### EXERCISE BRIEF
Look through the material below and copy exactly the lines from the line with "frame_barrel_nuts();" to the line with "obj.data.transform(obj.matrix_world)", those two lines included.

## Start

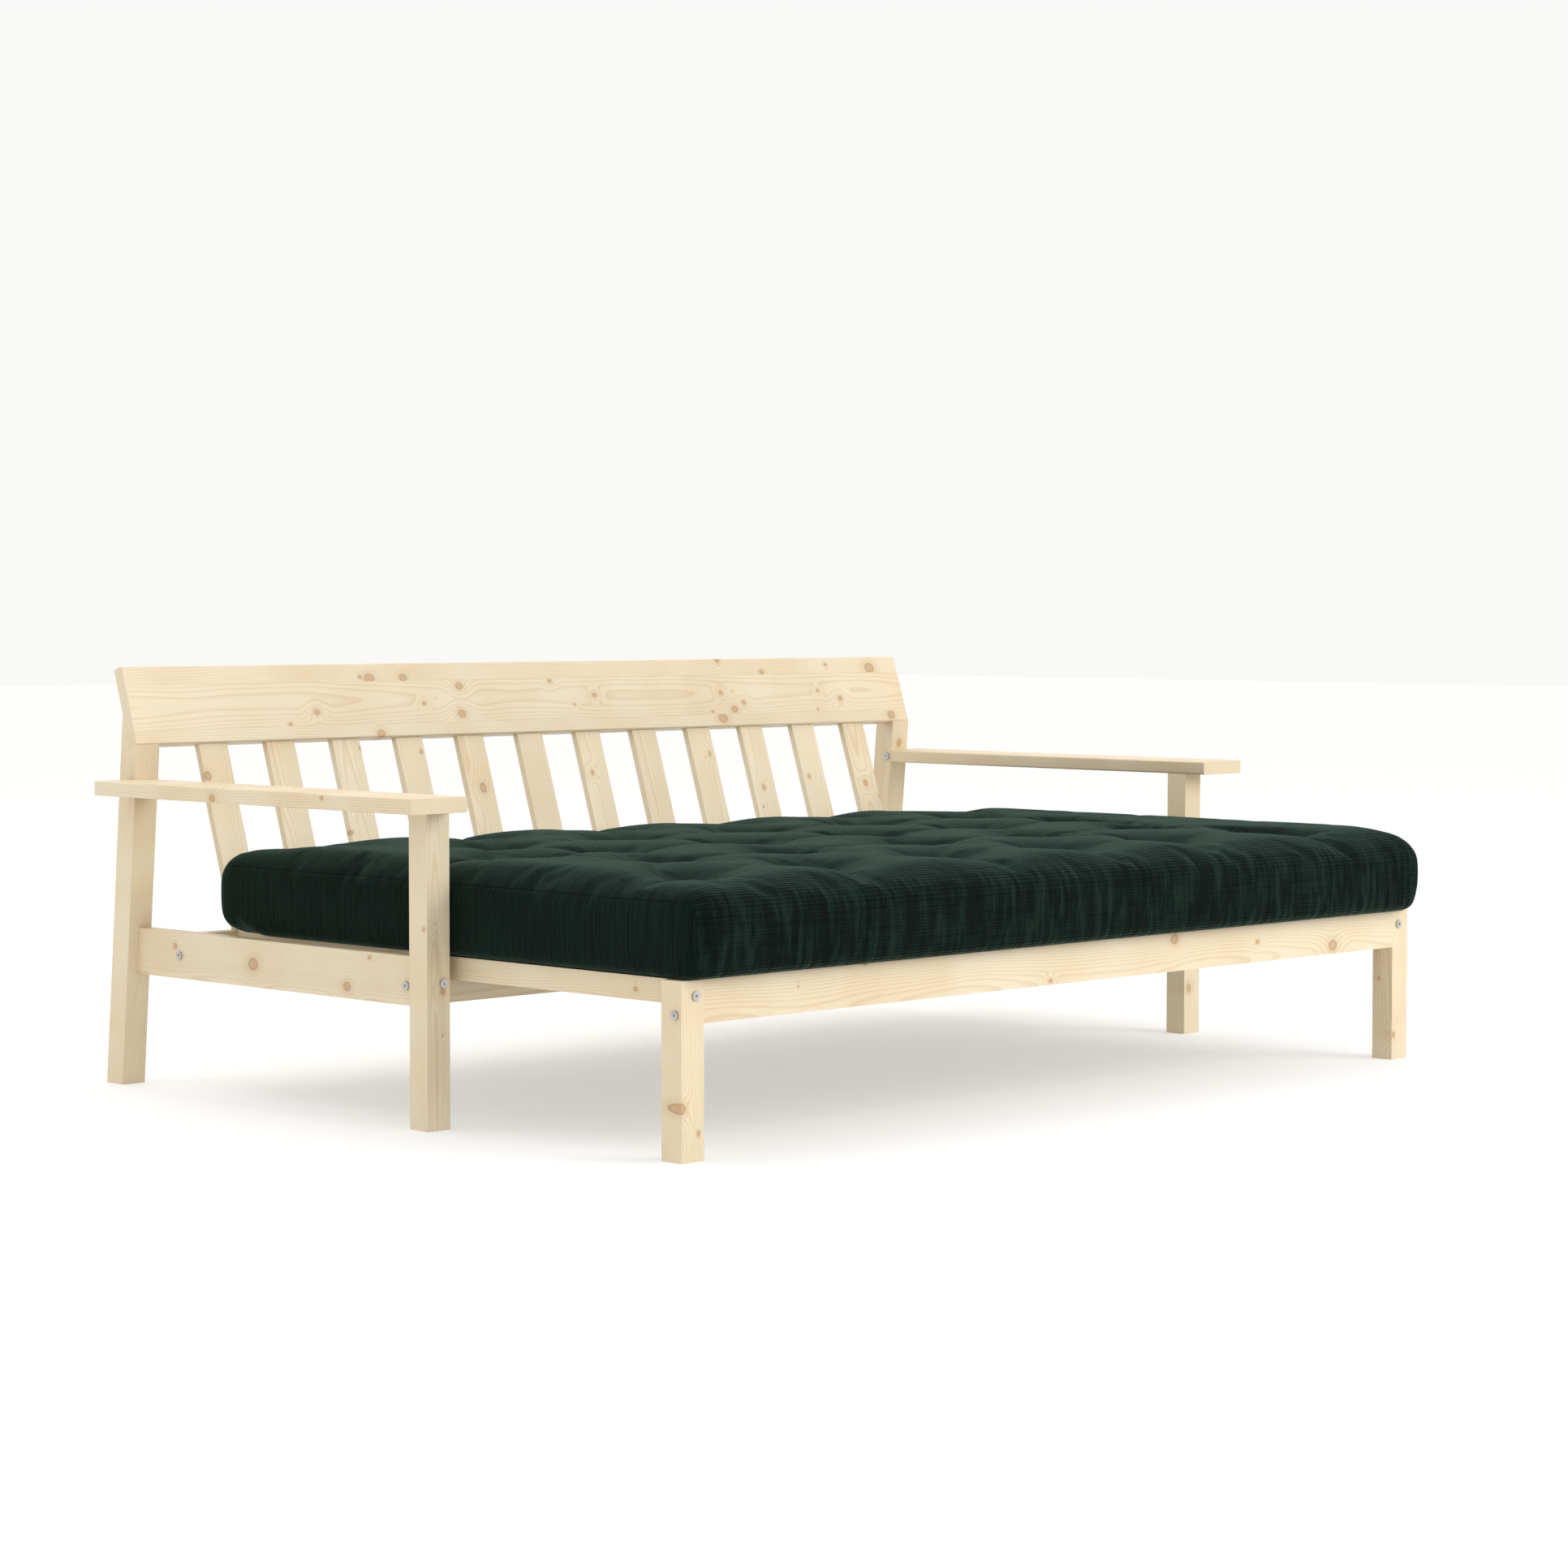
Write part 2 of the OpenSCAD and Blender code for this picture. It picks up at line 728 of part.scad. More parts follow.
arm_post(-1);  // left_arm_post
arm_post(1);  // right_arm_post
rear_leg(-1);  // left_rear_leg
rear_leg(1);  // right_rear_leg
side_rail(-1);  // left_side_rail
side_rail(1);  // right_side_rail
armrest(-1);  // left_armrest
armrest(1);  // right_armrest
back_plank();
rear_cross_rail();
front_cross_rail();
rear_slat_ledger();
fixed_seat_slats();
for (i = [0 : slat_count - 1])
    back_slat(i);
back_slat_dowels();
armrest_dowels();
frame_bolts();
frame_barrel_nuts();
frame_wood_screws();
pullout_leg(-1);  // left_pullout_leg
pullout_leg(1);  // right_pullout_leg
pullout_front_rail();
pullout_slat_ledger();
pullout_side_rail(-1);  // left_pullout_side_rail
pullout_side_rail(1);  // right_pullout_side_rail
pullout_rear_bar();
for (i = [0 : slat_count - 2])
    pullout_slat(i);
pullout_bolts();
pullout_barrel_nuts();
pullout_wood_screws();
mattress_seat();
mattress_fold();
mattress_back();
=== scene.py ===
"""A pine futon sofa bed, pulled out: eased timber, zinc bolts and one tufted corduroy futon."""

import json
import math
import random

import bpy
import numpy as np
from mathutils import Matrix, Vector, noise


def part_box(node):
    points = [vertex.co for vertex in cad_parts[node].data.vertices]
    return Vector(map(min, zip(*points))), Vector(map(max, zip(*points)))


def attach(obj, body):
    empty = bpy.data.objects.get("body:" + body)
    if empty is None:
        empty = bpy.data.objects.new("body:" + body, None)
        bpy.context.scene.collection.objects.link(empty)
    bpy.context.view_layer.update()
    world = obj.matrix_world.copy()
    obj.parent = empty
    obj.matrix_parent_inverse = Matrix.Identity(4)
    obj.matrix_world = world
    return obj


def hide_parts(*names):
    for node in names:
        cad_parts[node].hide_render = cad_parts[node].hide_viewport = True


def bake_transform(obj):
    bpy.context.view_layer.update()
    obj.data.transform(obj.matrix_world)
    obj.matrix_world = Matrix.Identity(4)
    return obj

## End

### EXERCISE RESPONSE
frame_barrel_nuts();
frame_wood_screws();
pullout_leg(-1);  // left_pullout_leg
pullout_leg(1);  // right_pullout_leg
pullout_front_rail();
pullout_slat_ledger();
pullout_side_rail(-1);  // left_pullout_side_rail
pullout_side_rail(1);  // right_pullout_side_rail
pullout_rear_bar();
for (i = [0 : slat_count - 2])
    pullout_slat(i);
pullout_bolts();
pullout_barrel_nuts();
pullout_wood_screws();
mattress_seat();
mattress_fold();
mattress_back();
=== scene.py ===
"""A pine futon sofa bed, pulled out: eased timber, zinc bolts and one tufted corduroy futon."""

import json
import math
import random

import bpy
import numpy as np
from mathutils import Matrix, Vector, noise


def part_box(node):
    points = [vertex.co for vertex in cad_parts[node].data.vertices]
    return Vector(map(min, zip(*points))), Vector(map(max, zip(*points)))


def attach(obj, body):
    empty = bpy.data.objects.get("body:" + body)
    if empty is None:
        empty = bpy.data.objects.new("body:" + body, None)
        bpy.context.scene.collection.objects.link(empty)
    bpy.context.view_layer.update()
    world = obj.matrix_world.copy()
    obj.parent = empty
    obj.matrix_parent_inverse = Matrix.Identity(4)
    obj.matrix_world = world
    return obj


def hide_parts(*names):
    for node in names:
        cad_parts[node].hide_render = cad_parts[node].hide_viewport = True


def bake_transform(obj):
    bpy.context.view_layer.update()
    obj.data.transform(obj.matrix_world)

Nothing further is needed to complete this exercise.